The second interpretation proposes that the Spanish legislature created a broader interest exemption, intentionally omitting certain requirements found in the IRD, such as the condition of payer and payee as associated companies or the condition of the payee as the beneficial owner of the income. Given that the Spanish exemption was enacted almost 15 years before the IRD (with a more expansive scope), proponents of this view argue that EU caselaw concerning the BO clause in the IRD is not a valid reference when interpreting the Spanish exemption. Thus, any challenges to the exemption should be based on general anti-avoidance rules ("GAAR") provided under the Spanish General Tax Act. Support for this interpretation can be found in precedents such as report nº 4 of the Spanish advisory committee on tax abuse, the resolution by the Tax Tribunal of Catalonia of October 4, 2018 (res. 08/6134/2015), the decision of the National High Court of October 31, 2017 (ECLI:ES:AN:2017:4707), and the recent decision of the Superior Tribunal of Valencia of September 30, 2025 (ECLI:ES:TSJCV:2025:2999). As the latter points out, this second interpretation aligns with the Spanish Supreme Court’s stance on the BO clause governing the taxation of royalties in tax treaties. Notably, in its judgment dated September 23, 2020 (ECLI:ES:TS:2020:3062), the Supreme Court considered “astonishing” the tax administration’s position that configured BO as  a kind of meta-legal norm or principle of natural law that must always and in every circumstance be imposed regardless of the specific wording of the legal provision.

Probably, at the heart of the issue lies the question concerning the interplay between BO and tax abuse, which remains particularly unclear in the Danish cases. In other words, although there should not be much debate on whether BO over the income is a relevant circumstance for the tax analysis (a position that is compatible with both approaches), discrepancies arise on what the actual relevance of the concept is and what procedures to follow. In fact, in the Danish cases the CJEU developed a different analysis for BO and tax abuse given the IRD's specific requirement, although the EU general principle that prohibits abuse of rights shall always be considered when EU law is at stake. Also, Spain’s domestic GAAR transpose Article 6 of the Anti-Tax Avoidance Directive, as stated in the preamble to Spanish Act 11/2021.
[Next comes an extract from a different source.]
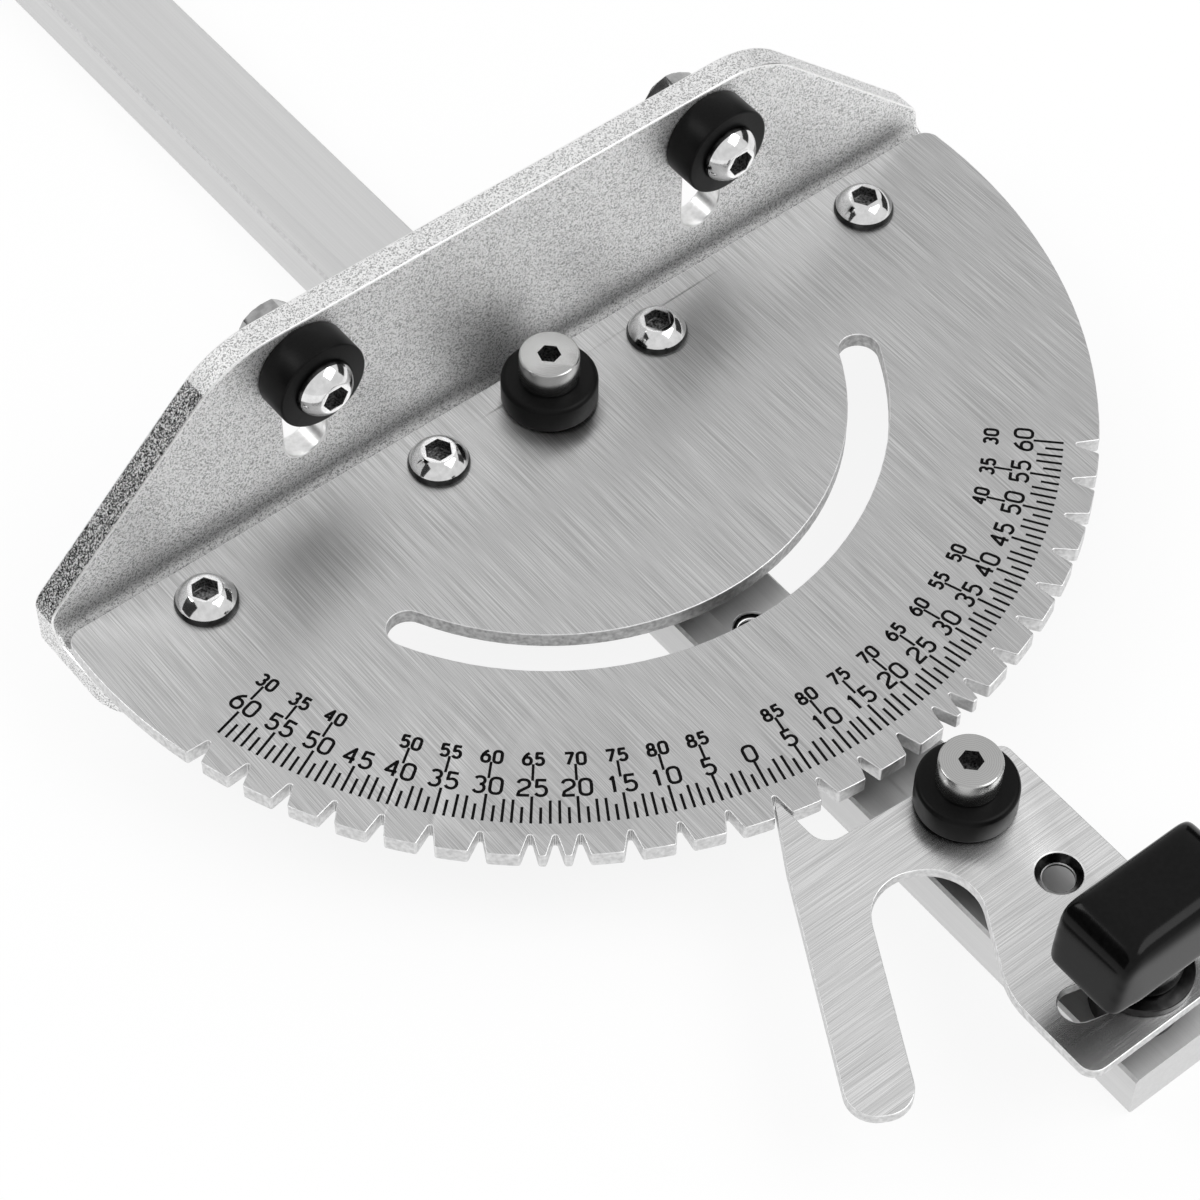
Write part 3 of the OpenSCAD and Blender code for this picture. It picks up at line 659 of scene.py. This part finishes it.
def engrave(curve, text, angle_deg, radius_mm, height_mm, width_mm, gap_mm):
    """Adds a number's strokes to a curve, centred on a ray of the dial with its top to the pivot."""
    wide = width_mm / FIELD_WIDE
    high = height_mm / FIELD_HIGH
    advance = width_mm + gap_mm
    left = -((len(text) - 1) * advance + width_mm) / 2
    place = ray(angle_deg, radius_mm)
    for i, digit in enumerate(text):
        for drawn in DIGITS[digit]:
            stroke = full_width(drawn)
            spline = curve.splines.new("POLY")
            spline.points.add(len(stroke) - 1)
            for point, (x, y) in zip(spline.points, stroke):
                flat = Vector((left + i * advance + x * wide, y * high - height_mm / 2, 0)) * MM
                point.co = (*(place @ flat), 1)


def inked(name, curve):
    """Turns a curve's round strokes into flat ribbons of ink on the plate."""
    curve.bevel_depth = NUMBER_STROKE / 2 * MM
    curve.bevel_resolution = 1
    curve.use_fill_caps = True
    drawn = put(name + "_drawn", curve)
    mesh = bpy.data.meshes.new_from_object(drawn)
    mesh.name = name
    bpy.data.objects.remove(drawn)
    bm = bmesh.new()
    bm.from_mesh(mesh)
    flatten = Matrix.Diagonal((1, 1, INK_RISE / (NUMBER_STROKE / 2), 1))
    bmesh.ops.transform(bm, matrix=flatten, verts=bm.verts,
                        space=Matrix.Translation((0, 0, -PLATE_TOP)))
    bm.to_mesh(mesh)
    bm.free()
    on_head(name, mesh)


numbers = bpy.data.curves.new("dial_numbers_drawn", "CURVE")
numbers.dimensions = "3D"
for degree in range(-LAST_MARK, LAST_MARK + 1, 5):
    engrave(numbers, str(abs(degree)), degree, *OUTER_NUMBERS)
    if degree not in BARE_MARKS:
        engrave(numbers, str(90 - abs(degree)), degree, *INNER_NUMBERS)
inked("dial_numbers", numbers)

# Short lines join each inner number to the outer one, but for the last on the right
bm = bmesh.new()
for degree in range(-LAST_MARK, LAST_MARK, 5):
    if degree not in BARE_MARKS:
        stroke_box(bm, degree, *JOINING_LINES)
on_head("dial_lines", mesh_from(bm, "dial_lines"))

# The studio: a white floor that keeps the soft shadow, a pale world and two soft lamps
scene.view_settings.view_transform = "Standard"
PAPER_GLOW = 0.88
FLOOR_HALF = 5.0
WORLD_STRENGTH = 0.8
LAMP_TARGET = Vector((0, 0, 0.02))


def floor_finish():
    """White sweep paper: bright to the eye and in reflections, plain paint for other light."""
    material = bpy.data.materials.new("white_sweep_paper")
    material.use_nodes = True
    tree = material.node_tree
    tree.nodes.clear()
    path = add(tree, "ShaderNodeLightPath").outputs
    seen = add(tree, "ShaderNodeMath", links={0: path["Is Camera Ray"], 1: path["Is Glossy Ray"]},
               operation="MAXIMUM").outputs["Value"]
    shown = add(tree, "ShaderNodeMath", links={0: seen, 1: path["Is Transmission Ray"]},
                operation="MAXIMUM").outputs["Value"]
    share = add(tree, "ShaderNodeMath", {1: PAPER_GLOW}, {0: shown},
                operation="MULTIPLY").outputs["Value"]
    paper = add(tree, "ShaderNodeBsdfDiffuse", {"Color": linear("#f4f4f4")}).outputs["BSDF"]
    glow = add(tree, "ShaderNodeEmission", {"Color": (1, 1, 1, 1), "Strength": 1.0}).outputs["Emission"]
    mixed = add(tree, "ShaderNodeMixShader", links={"Fac": share, 1: paper, 2: glow}).outputs["Shader"]
    add(tree, "ShaderNodeOutputMaterial", links={"Surface": mixed})
    return material


bm = bmesh.new()
bmesh.ops.create_grid(bm, x_segments=1, y_segments=1, size=FLOOR_HALF)
floor = put("floor", mesh_from(bm, "floor"))
floor.data.materials.append(floor_finish())

world = bpy.data.worlds.new("pale_studio")
world.use_nodes = True
sky = world.node_tree.nodes["Background"]
sky.inputs["Color"].default_value = linear("#ffffff")
sky.inputs["Strength"].default_value = WORLD_STRENGTH
scene.world = world


def soft_lamp(name, place, size, watts):
    """A soft box that faces the object."""
    lamp = bpy.data.lights.new(name, "AREA")
    lamp.shape = "RECTANGLE"
    lamp.size, lamp.size_y = size
    lamp.energy = watts
    holder = put(name, lamp)
    holder.location = place
    holder.rotation_euler = (LAMP_TARGET - Vector(place)).to_track_quat("-Z", "Y").to_euler()


soft_lamp("back_softbox", (-0.7, 0.6, 0.9), (0.5, 0.5), 3.0)
soft_lamp("front_softbox", (0.46, -0.57, 0.95), (0.8, 0.6), 4.0)


def black_flag(name, place, size):
    """A black studio flag, which shows only as the dark side of polished metal."""
    bm = bmesh.new()
    turn = (-Vector(place)).to_track_quat("-Z", "Y").to_matrix().to_4x4()
    bmesh.ops.create_grid(bm, x_segments=1, y_segments=1, size=0.5,
                          matrix=Matrix.Translation(place) @ turn @ Matrix.Diagonal((*size, 1, 1)))
    cloth = bpy.data.materials.new(name + "_cloth")
    cloth.use_nodes = True
    cloth.node_tree.nodes["Principled BSDF"].inputs["Base Color"].default_value = linear("#0a0a0a")
    flag = put(name, mesh_from(bm, name))
    flag.data.materials.append(cloth)
    flag.visible_camera = False
    flag.visible_diffuse = False
    flag.visible_shadow = False


black_flag("left_flag", (-0.95, 0.6, 0.55), (1.8, 1.2))
black_flag("right_flag", (1.3, 0.0, 0.35), (1.4, 0.6))

# The camera, fitted to the photograph
CAMERA_PLACE = Vector((-242.519, -312.319, 479.746)) * MM
CAMERA_TARGET = Vector((-20.109, -38.795, 18.125)) * MM
CAMERA_ROLL = math.radians(0.697)
lens = bpy.data.cameras.new("camera")
lens.lens = 108.588
lens.sensor_width = 36
lens.clip_start = 0.01
camera = put("camera", lens)
aim = (CAMERA_TARGET - CAMERA_PLACE).to_track_quat("-Z", "Y").to_matrix()
camera.matrix_world = (Matrix.Translation(CAMERA_PLACE) @ aim.to_4x4()
                       @ Matrix.Rotation(CAMERA_ROLL, 4, "Z"))
scene.camera = camera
This is not pure conceptual discussion; on the contrary, it has substantial practical implications. From a substantive perspective, it raises questions such as whether the exemption applies if the recipient is not the beneficial owner of the interest but is not involved in an artificial arrangement. In terms of the burden of proof, it must be determined whether the taxpayer is required to demonstrate BO or whether the tax authorities are obliged to prove abuse. Procedurally, the debate focuses on whether the tax authorities can reject the exemption outright or if they must adhere to specific procedures provided under article 15 of the General Tax Act. It even impacts the imposition of penalties, specifically whether conditions and limitations under GAAR apply to penalties that could be imposed in this context.

As groundbreaking as the Danish cases were in 2019, legal certainty demands a comprehensive technical discussion on the topic, not biased by a given background but rooted in a proper interpretation of the law. Notably, shortly after the CJEU’s judgment in the Danish cases, our lawyers, Antonio Barba and Diego Arribas, highlighted this issue in a joint article (available here), and their insights might resonate in the procedures mentioned above. However, the issue remains unresolved because, contrary to the Central Tax Tribunal’s assertions, the Supreme Court did not confirm the first interpretation in its decision of June 8, 2023 (ECLI:ES:TS:2023:2652). Consequently, we expect that the Spanish Supreme Court or, potentially the CJEU, will address this matter in the near future.

Further developments are awaited from these courts, as well as from other European courts that may face similar challenges, such as in the case of Belgium in relation to its EU withholding tax exemption for royalties.